---- LISTED ENTRIES
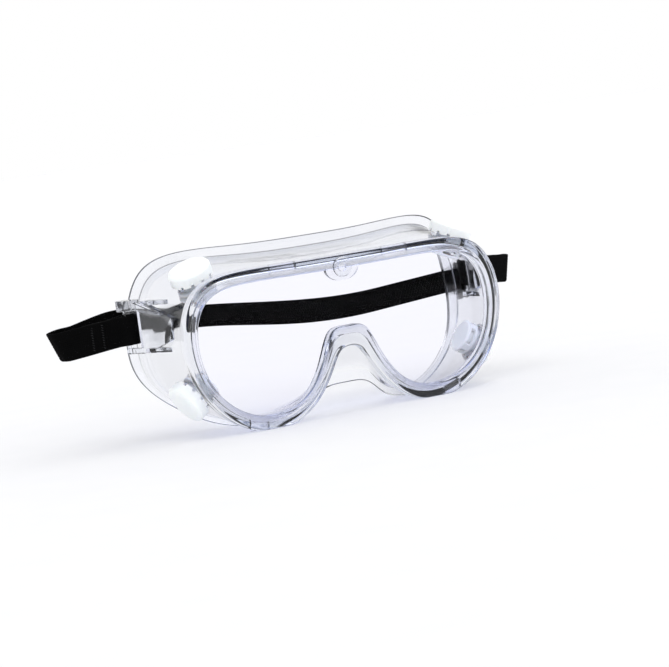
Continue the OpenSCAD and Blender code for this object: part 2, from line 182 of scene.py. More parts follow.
def turned(profile, segments=64):
    """A solid of revolution about Z from (radius, height) points that start and end on the axis."""
    bm = bmesh.new()
    rings = []
    for r, h in profile:
        if r == 0:
            rings.append([bm.verts.new((0, 0, h))])
        else:
            rings.append([
                bm.verts.new((r * math.cos(2 * math.pi * k / segments),
                              r * math.sin(2 * math.pi * k / segments), h))
                for k in range(segments)
            ])
    for a, b in zip(rings, rings[1:]):
        for k in range(segments):
            j = (k + 1) % segments
            corners = [a[k % len(a)], a[j % len(a)], b[j % len(b)], b[k % len(b)]]
            unique = list(dict.fromkeys(corners))
            if len(unique) > 2:
                bm.faces.new(unique)
    return bm


# ---------------------------------------------------------------- outlines

# Where the skirt's walls leave the rim, as shares of the way from its outline to the window's.
OUTER_WALL_SHARE, INNER_WALL_SHARE = 0.16, 0.46
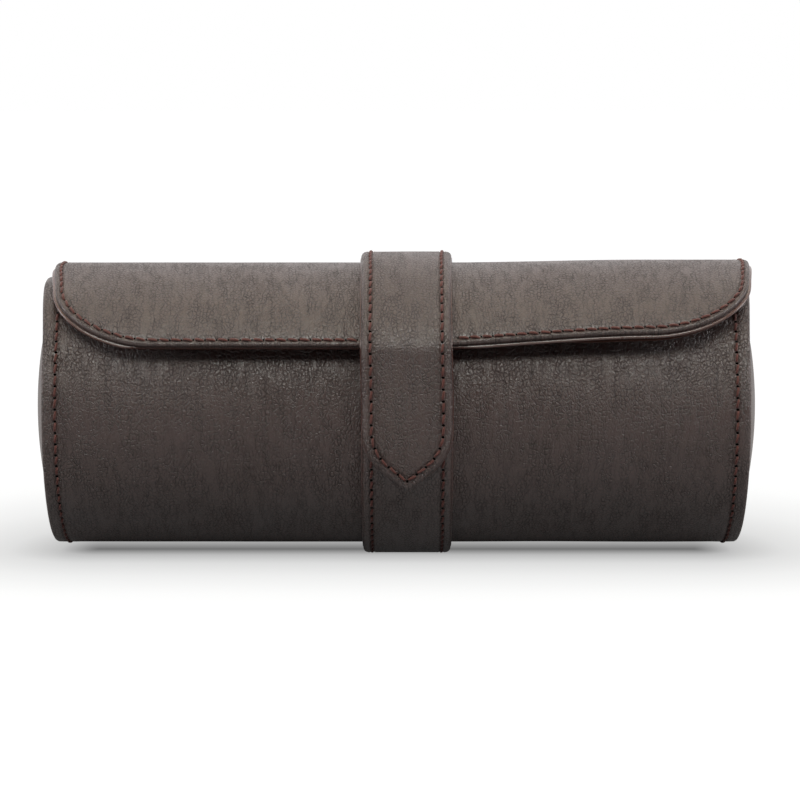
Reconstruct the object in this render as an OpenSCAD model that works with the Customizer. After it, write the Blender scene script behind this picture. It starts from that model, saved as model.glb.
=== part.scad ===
--------
Make an exact copy of the material above.

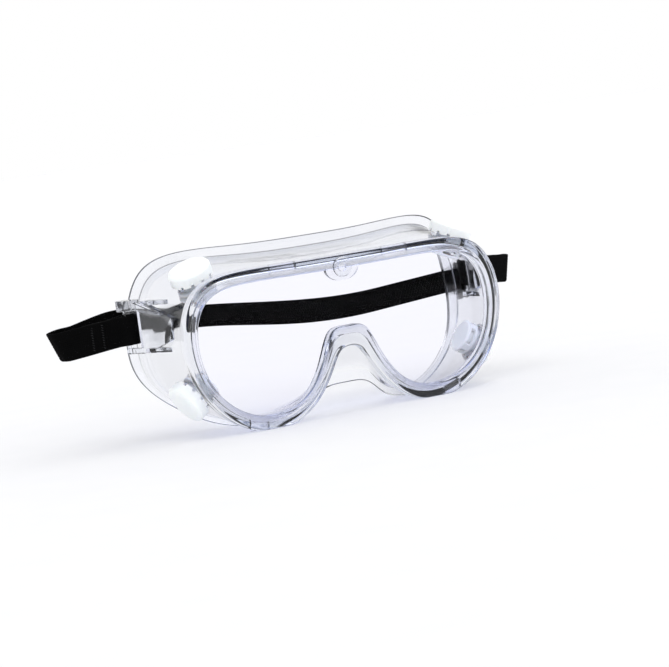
Continue the OpenSCAD and Blender code for this object: part 2, from line 182 of scene.py. More parts follow.
def turned(profile, segments=64):
    """A solid of revolution about Z from (radius, height) points that start and end on the axis."""
    bm = bmesh.new()
    rings = []
    for r, h in profile:
        if r == 0:
            rings.append([bm.verts.new((0, 0, h))])
        else:
            rings.append([
                bm.verts.new((r * math.cos(2 * math.pi * k / segments),
                              r * math.sin(2 * math.pi * k / segments), h))
                for k in range(segments)
            ])
    for a, b in zip(rings, rings[1:]):
        for k in range(segments):
            j = (k + 1) % segments
            corners = [a[k % len(a)], a[j % len(a)], b[j % len(b)], b[k % len(b)]]
            unique = list(dict.fromkeys(corners))
            if len(unique) > 2:
                bm.faces.new(unique)
    return bm


# ---------------------------------------------------------------- outlines

# Where the skirt's walls leave the rim, as shares of the way from its outline to the window's.
OUTER_WALL_SHARE, INNER_WALL_SHARE = 0.16, 0.46
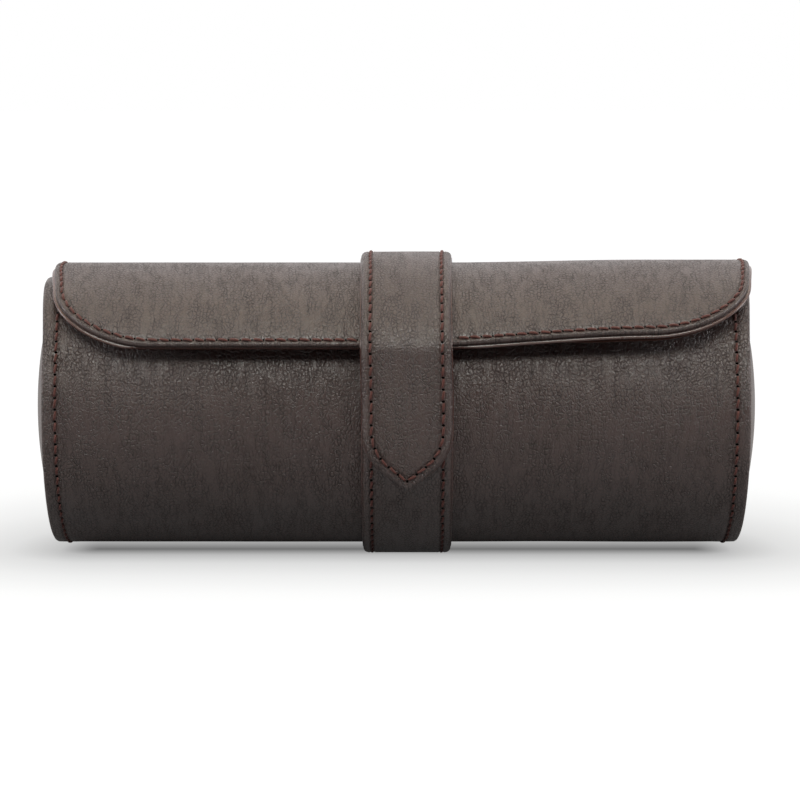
Reconstruct the object in this render as an OpenSCAD model that works with the Customizer. After it, write the Blender scene script behind this picture. It starts from that model, saved as model.glb.
=== part.scad ===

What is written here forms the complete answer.